Z cyklu: Jaki film warto obejerzeć?
Nie wiem, czy już wspominałam, ale największym amatorem filmów w domu, nie jestem nawet ja, ale mój dziadek. Codziennie musi być porcja dobrego kina. Cóż, czasem różnie z tym bywa, bo są momenty, że naprawdę ciężko coś dobrego znaleźć. W każdym razie "Sparkle" z 2012 r. był filmem trochę na chybił-trafił. Stwierdziłam, że chwilę posiedzę i popatrzę, czy film jest w porządku czy mam szukać czegoś lepszego. Ostatecznie obejrzałam go do końca z dziadkiem.
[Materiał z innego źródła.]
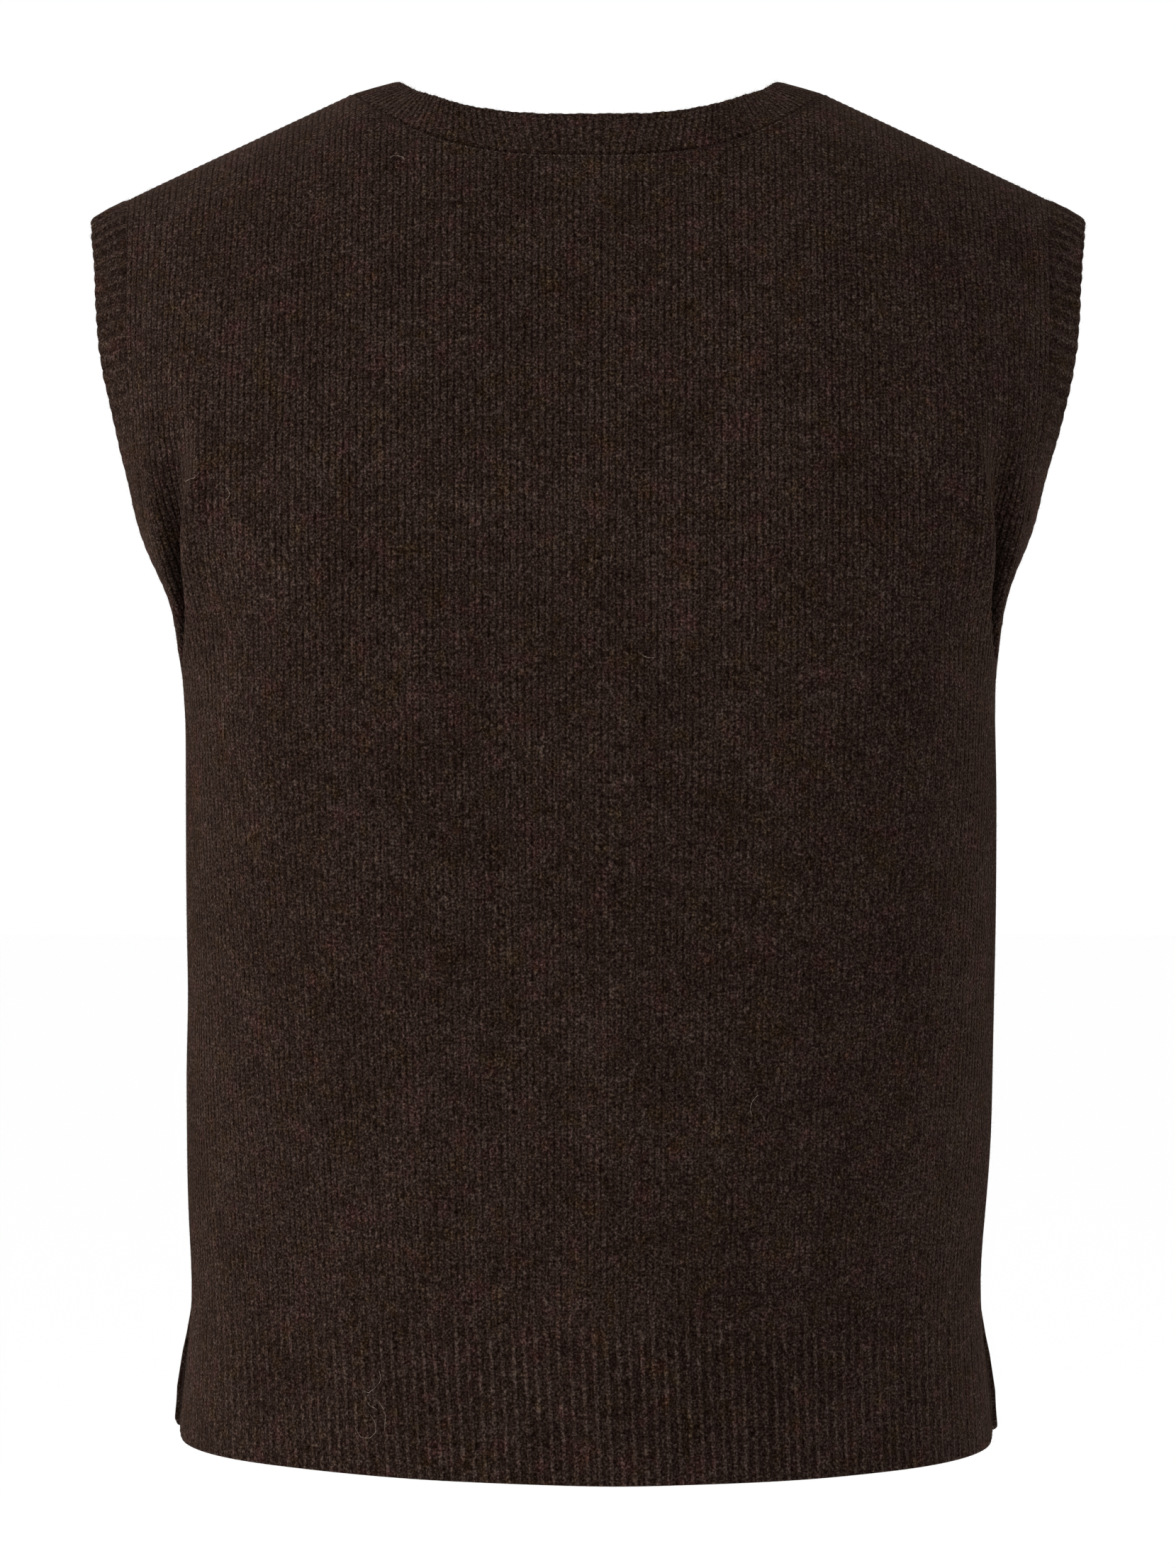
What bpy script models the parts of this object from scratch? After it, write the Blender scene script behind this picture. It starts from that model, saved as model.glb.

Oboje stwierdziliśmy, że nie jest zły.
Sparkle (Jordin Sparks) to główna bohaterka, która marzy o karierze muzycznej, jednak boi się śpiewać solo. Dlatego wszystkie napisane przez nią piosenki śpiewa jej siostra Tammy (Carmen Ejogo ), na którą wszyscy mówią Sister.
W jednym z klubów zwraca na kobiety uwagę Stix (Derek Luke). Spotyka potem Sparkle w kościele, po spotkaniu biblijnym rozmawiają, mężczyzna widzi, że Sparkle ma talent i go nie wykorzystuje. Proponuje jej bycie menadżerem.
Do pomysłu przekonują się też obie siostry Sparkle - Tammy i Delores "Dee" (Tika Sumpter). Tworzą trio, które szybko zdobywa popularność. Nie zdradzają się jednak przed matką (Whitney Houston). Kobieta sama wcześniej pracowała w biznesie muzycznym i źle na tym wyszła, więc chce chronić swoje córki. Wszystkie dość szybko przekonują się, że sława ma swoje jasne i bardzo ciemne strony.
Film jednak nie skupia się tylko na pokazaniu, jak zły jest show-biznes. Pokazuje też wiarę w marzenia, wytrwałość, wartość jaką jest wspierająca się rodzina. A przy tym jest tu trochę dobrych kawałków do posłuchania. Film jest słodko-gorzki, ale może akurat wam choć trochę spodoba się.